# WRITTEN TASK
Return the records, each one exactly as written.

# Dataset rows
+++
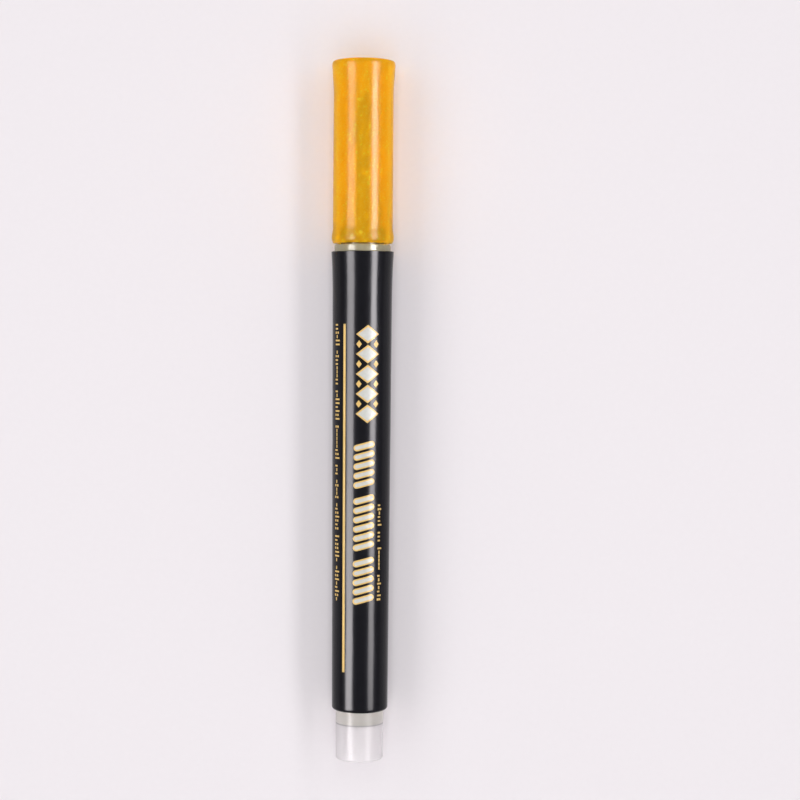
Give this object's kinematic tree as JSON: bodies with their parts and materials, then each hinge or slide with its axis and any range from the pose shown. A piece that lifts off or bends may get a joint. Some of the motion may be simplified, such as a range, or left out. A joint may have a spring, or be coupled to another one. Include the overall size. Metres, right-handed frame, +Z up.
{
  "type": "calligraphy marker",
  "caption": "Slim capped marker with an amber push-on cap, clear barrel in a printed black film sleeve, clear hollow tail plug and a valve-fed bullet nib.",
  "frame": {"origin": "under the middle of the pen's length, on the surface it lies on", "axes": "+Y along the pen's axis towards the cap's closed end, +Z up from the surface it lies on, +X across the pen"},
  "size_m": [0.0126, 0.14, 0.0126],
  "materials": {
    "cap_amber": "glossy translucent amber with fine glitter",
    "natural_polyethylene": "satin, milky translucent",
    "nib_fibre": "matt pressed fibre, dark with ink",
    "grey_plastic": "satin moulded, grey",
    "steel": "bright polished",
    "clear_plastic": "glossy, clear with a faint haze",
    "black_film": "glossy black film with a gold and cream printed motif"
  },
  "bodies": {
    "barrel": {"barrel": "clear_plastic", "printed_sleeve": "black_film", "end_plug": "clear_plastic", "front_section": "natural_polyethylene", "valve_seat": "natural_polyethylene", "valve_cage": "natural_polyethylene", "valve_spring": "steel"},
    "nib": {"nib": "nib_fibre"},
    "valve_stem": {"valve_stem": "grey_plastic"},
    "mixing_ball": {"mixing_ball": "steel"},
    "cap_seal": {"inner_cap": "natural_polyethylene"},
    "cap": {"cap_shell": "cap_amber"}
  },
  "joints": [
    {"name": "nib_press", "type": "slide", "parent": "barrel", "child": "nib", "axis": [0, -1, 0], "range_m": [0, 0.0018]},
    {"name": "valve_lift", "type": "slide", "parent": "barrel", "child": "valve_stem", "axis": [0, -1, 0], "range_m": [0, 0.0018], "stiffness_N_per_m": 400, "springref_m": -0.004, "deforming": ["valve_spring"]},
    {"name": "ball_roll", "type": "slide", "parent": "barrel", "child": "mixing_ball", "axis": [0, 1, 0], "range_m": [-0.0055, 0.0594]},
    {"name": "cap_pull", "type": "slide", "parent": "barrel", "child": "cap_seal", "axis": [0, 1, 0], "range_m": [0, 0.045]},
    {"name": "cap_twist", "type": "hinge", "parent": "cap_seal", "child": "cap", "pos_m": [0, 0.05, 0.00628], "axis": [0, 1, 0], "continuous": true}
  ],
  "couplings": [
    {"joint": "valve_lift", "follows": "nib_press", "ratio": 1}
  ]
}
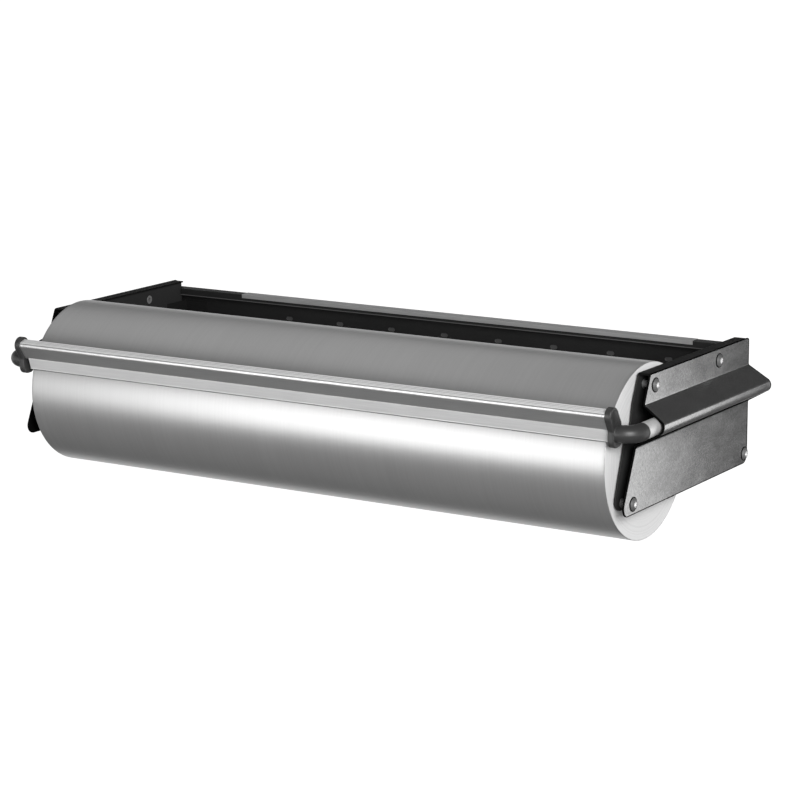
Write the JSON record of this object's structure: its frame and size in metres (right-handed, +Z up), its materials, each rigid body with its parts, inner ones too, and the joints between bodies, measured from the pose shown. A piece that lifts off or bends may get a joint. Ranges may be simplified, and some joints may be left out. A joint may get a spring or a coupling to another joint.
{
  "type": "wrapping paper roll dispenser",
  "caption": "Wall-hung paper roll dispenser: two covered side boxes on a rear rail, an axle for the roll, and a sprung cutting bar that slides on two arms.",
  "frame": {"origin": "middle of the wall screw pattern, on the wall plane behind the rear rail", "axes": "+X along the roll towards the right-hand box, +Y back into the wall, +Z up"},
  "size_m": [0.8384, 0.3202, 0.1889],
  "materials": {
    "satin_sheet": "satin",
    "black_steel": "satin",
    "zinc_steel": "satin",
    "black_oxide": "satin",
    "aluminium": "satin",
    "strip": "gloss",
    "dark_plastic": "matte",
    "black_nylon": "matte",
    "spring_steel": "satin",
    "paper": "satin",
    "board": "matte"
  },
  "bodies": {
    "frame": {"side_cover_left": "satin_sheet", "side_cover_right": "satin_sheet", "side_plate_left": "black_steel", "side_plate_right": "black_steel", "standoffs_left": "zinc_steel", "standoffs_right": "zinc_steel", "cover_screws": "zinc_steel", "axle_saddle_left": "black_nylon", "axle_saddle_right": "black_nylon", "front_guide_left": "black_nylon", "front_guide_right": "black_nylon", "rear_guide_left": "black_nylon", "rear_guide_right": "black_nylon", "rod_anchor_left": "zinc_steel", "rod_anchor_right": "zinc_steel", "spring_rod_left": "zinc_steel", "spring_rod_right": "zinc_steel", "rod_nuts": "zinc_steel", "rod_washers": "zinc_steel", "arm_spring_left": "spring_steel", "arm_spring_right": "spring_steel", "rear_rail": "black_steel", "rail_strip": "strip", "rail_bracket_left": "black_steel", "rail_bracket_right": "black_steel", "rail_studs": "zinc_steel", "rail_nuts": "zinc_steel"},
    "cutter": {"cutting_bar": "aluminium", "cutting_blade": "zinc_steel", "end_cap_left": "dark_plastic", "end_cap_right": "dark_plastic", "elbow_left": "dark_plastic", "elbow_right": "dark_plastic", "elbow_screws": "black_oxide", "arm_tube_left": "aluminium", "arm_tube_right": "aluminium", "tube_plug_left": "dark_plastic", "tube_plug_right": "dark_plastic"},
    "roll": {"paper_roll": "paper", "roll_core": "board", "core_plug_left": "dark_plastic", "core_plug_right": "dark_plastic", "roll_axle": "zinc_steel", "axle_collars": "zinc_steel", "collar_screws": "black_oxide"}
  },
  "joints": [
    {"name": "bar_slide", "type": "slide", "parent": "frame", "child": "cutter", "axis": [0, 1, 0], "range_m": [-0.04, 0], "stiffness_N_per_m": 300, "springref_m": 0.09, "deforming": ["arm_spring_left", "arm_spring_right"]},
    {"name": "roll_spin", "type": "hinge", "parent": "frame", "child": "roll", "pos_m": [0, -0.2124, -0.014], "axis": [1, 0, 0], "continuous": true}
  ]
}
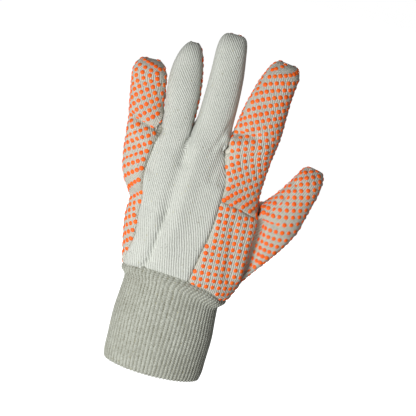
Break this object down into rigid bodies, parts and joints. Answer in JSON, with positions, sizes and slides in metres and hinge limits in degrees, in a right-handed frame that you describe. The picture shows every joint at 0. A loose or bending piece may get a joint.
+++
# RESULT OF THE TASK
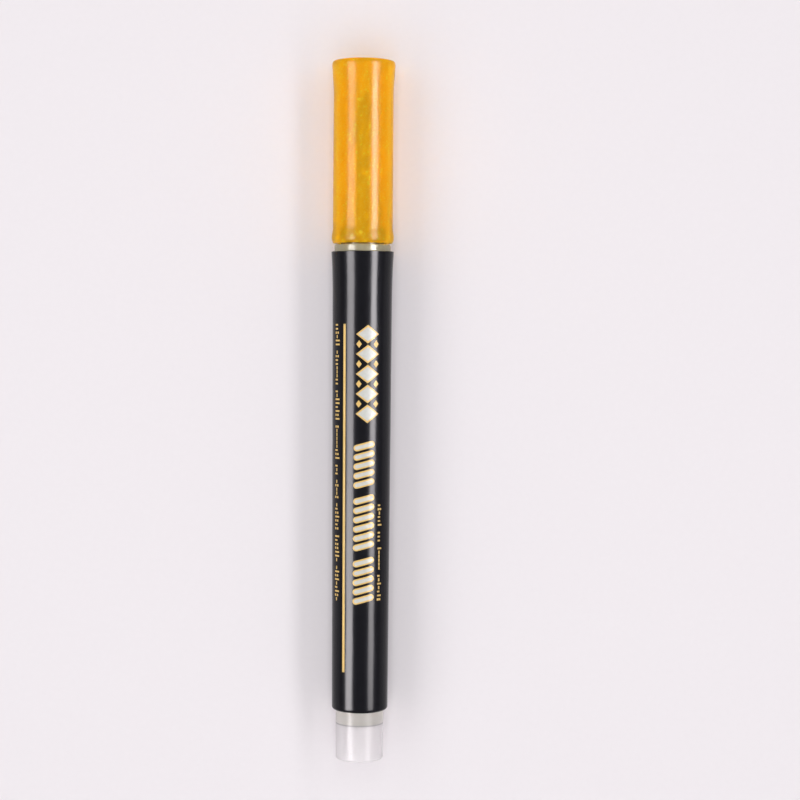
Give this object's kinematic tree as JSON: bodies with their parts and materials, then each hinge or slide with its axis and any range from the pose shown. A piece that lifts off or bends may get a joint. Some of the motion may be simplified, such as a range, or left out. A joint may have a spring, or be coupled to another one. Include the overall size. Metres, right-handed frame, +Z up.
{
  "type": "calligraphy marker",
  "caption": "Slim capped marker with an amber push-on cap, clear barrel in a printed black film sleeve, clear hollow tail plug and a valve-fed bullet nib.",
  "frame": {"origin": "under the middle of the pen's length, on the surface it lies on", "axes": "+Y along the pen's axis towards the cap's closed end, +Z up from the surface it lies on, +X across the pen"},
  "size_m": [0.0126, 0.14, 0.0126],
  "materials": {
    "cap_amber": "glossy translucent amber with fine glitter",
    "natural_polyethylene": "satin, milky translucent",
    "nib_fibre": "matt pressed fibre, dark with ink",
    "grey_plastic": "satin moulded, grey",
    "steel": "bright polished",
    "clear_plastic": "glossy, clear with a faint haze",
    "black_film": "glossy black film with a gold and cream printed motif"
  },
  "bodies": {
    "barrel": {"barrel": "clear_plastic", "printed_sleeve": "black_film", "end_plug": "clear_plastic", "front_section": "natural_polyethylene", "valve_seat": "natural_polyethylene", "valve_cage": "natural_polyethylene", "valve_spring": "steel"},
    "nib": {"nib": "nib_fibre"},
    "valve_stem": {"valve_stem": "grey_plastic"},
    "mixing_ball": {"mixing_ball": "steel"},
    "cap_seal": {"inner_cap": "natural_polyethylene"},
    "cap": {"cap_shell": "cap_amber"}
  },
  "joints": [
    {"name": "nib_press", "type": "slide", "parent": "barrel", "child": "nib", "axis": [0, -1, 0], "range_m": [0, 0.0018]},
    {"name": "valve_lift", "type": "slide", "parent": "barrel", "child": "valve_stem", "axis": [0, -1, 0], "range_m": [0, 0.0018], "stiffness_N_per_m": 400, "springref_m": -0.004, "deforming": ["valve_spring"]},
    {"name": "ball_roll", "type": "slide", "parent": "barrel", "child": "mixing_ball", "axis": [0, 1, 0], "range_m": [-0.0055, 0.0594]},
    {"name": "cap_pull", "type": "slide", "parent": "barrel", "child": "cap_seal", "axis": [0, 1, 0], "range_m": [0, 0.045]},
    {"name": "cap_twist", "type": "hinge", "parent": "cap_seal", "child": "cap", "pos_m": [0, 0.05, 0.00628], "axis": [0, 1, 0], "continuous": true}
  ],
  "couplings": [
    {"joint": "valve_lift", "follows": "nib_press", "ratio": 1}
  ]
}
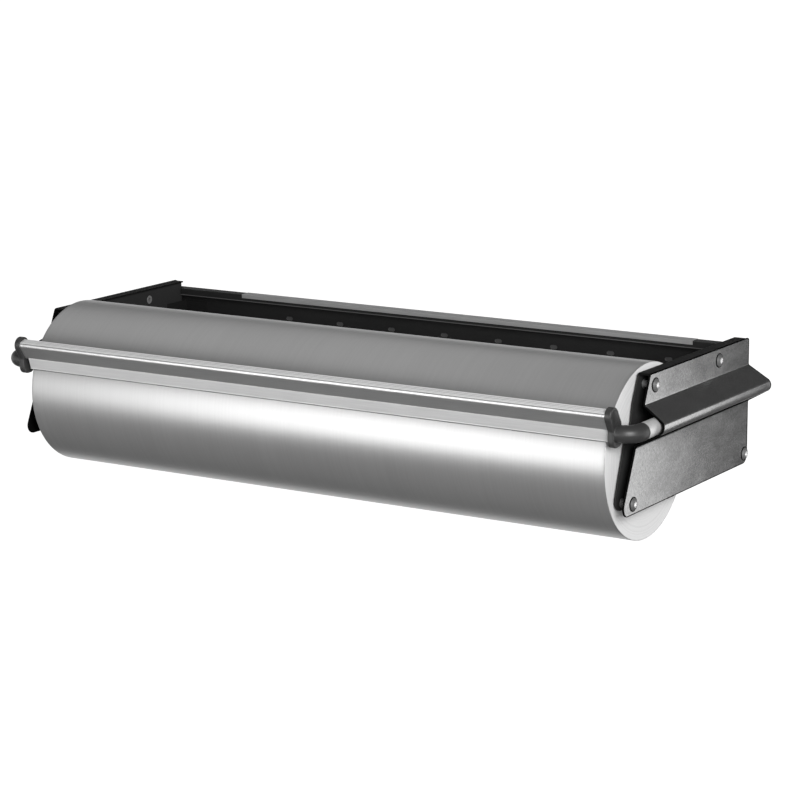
Write the JSON record of this object's structure: its frame and size in metres (right-handed, +Z up), its materials, each rigid body with its parts, inner ones too, and the joints between bodies, measured from the pose shown. A piece that lifts off or bends may get a joint. Ranges may be simplified, and some joints may be left out. A joint may get a spring or a coupling to another joint.
{
  "type": "wrapping paper roll dispenser",
  "caption": "Wall-hung paper roll dispenser: two covered side boxes on a rear rail, an axle for the roll, and a sprung cutting bar that slides on two arms.",
  "frame": {"origin": "middle of the wall screw pattern, on the wall plane behind the rear rail", "axes": "+X along the roll towards the right-hand box, +Y back into the wall, +Z up"},
  "size_m": [0.8384, 0.3202, 0.1889],
  "materials": {
    "satin_sheet": "satin",
    "black_steel": "satin",
    "zinc_steel": "satin",
    "black_oxide": "satin",
    "aluminium": "satin",
    "strip": "gloss",
    "dark_plastic": "matte",
    "black_nylon": "matte",
    "spring_steel": "satin",
    "paper": "satin",
    "board": "matte"
  },
  "bodies": {
    "frame": {"side_cover_left": "satin_sheet", "side_cover_right": "satin_sheet", "side_plate_left": "black_steel", "side_plate_right": "black_steel", "standoffs_left": "zinc_steel", "standoffs_right": "zinc_steel", "cover_screws": "zinc_steel", "axle_saddle_left": "black_nylon", "axle_saddle_right": "black_nylon", "front_guide_left": "black_nylon", "front_guide_right": "black_nylon", "rear_guide_left": "black_nylon", "rear_guide_right": "black_nylon", "rod_anchor_left": "zinc_steel", "rod_anchor_right": "zinc_steel", "spring_rod_left": "zinc_steel", "spring_rod_right": "zinc_steel", "rod_nuts": "zinc_steel", "rod_washers": "zinc_steel", "arm_spring_left": "spring_steel", "arm_spring_right": "spring_steel", "rear_rail": "black_steel", "rail_strip": "strip", "rail_bracket_left": "black_steel", "rail_bracket_right": "black_steel", "rail_studs": "zinc_steel", "rail_nuts": "zinc_steel"},
    "cutter": {"cutting_bar": "aluminium", "cutting_blade": "zinc_steel", "end_cap_left": "dark_plastic", "end_cap_right": "dark_plastic", "elbow_left": "dark_plastic", "elbow_right": "dark_plastic", "elbow_screws": "black_oxide", "arm_tube_left": "aluminium", "arm_tube_right": "aluminium", "tube_plug_left": "dark_plastic", "tube_plug_right": "dark_plastic"},
    "roll": {"paper_roll": "paper", "roll_core": "board", "core_plug_left": "dark_plastic", "core_plug_right": "dark_plastic", "roll_axle": "zinc_steel", "axle_collars": "zinc_steel", "collar_screws": "black_oxide"}
  },
  "joints": [
    {"name": "bar_slide", "type": "slide", "parent": "frame", "child": "cutter", "axis": [0, 1, 0], "range_m": [-0.04, 0], "stiffness_N_per_m": 300, "springref_m": 0.09, "deforming": ["arm_spring_left", "arm_spring_right"]},
    {"name": "roll_spin", "type": "hinge", "parent": "frame", "child": "roll", "pos_m": [0, -0.2124, -0.014], "axis": [1, 0, 0], "continuous": true}
  ]
}
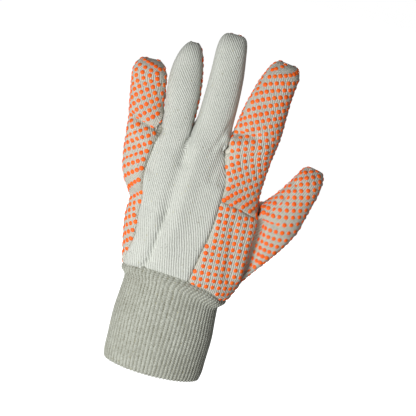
Break this object down into rigid bodies, parts and joints. Answer in JSON, with positions, sizes and slides in metres and hinge limits in degrees, in a right-handed frame that you describe. The picture shows every joint at 0. A loose or bending piece may get a joint.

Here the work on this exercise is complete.